KOTOR 2 is a story of self-discovery, not a galaxy rescue mission. And it's a pity, because it could have benefited from being focused and having a point. Towards the end, I really wasn't thinking "Oh my god I'd better go stop them and avert disaster!", more "Oh so that's where the final boss is?". It just didn't drive me in the same way that KOTOR 1's did, didn't give me the same urgency or motivation.

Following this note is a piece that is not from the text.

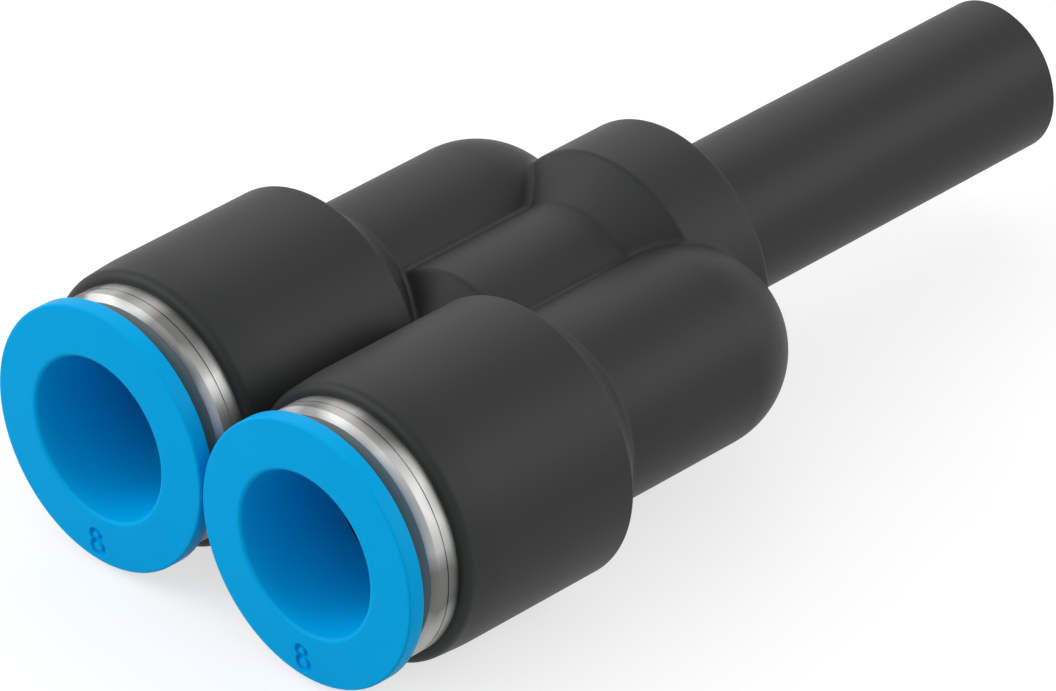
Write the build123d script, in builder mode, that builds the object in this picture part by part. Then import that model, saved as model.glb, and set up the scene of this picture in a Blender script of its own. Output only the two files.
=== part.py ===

There are also two other major things that bothered me about the story. The first is the Revan factor. Revan's fate is hinted at far too plainly in this one -- and it only serves to highlight his absence. You're basically told Revan is out there, fighting some far more important fight in the nether regions. Look, I'm sorry, but that's just bullshit. It feels less like a cliffhanger and more like a total cop-out. "I'm sorry Princess, but Revan is in another castle!"

The second is that to be honest it doesn't feel like it fits either KOTOR 1 or Star Wars in general. The worlds certainly feel like they've been scarred by war, but there are other things which don't fit. If these Sith Lords are so damned powerful, where were they in Revan's war? Korriban has long been in Star Wars canon as the ancient home of the Sith -- so what's with the "more ancient" Trayus Academy and Malachor? And how did the Jedi "keep the Republic safe for a thousand generations" when KOTOR 2 opens with me as the last Jedi? It just doesn't fit.

Still, KOTOR 2 is a good game. It's not up to the standards of the original, but it's still very much worth playing and an enjoyable enough ride. Ironically, I remember reading 1UP's review and thinking "how can more of the same only be worth an 8?", but that's what I'm thinking too. Funny how actually playing a game can change your mind on a review, huh?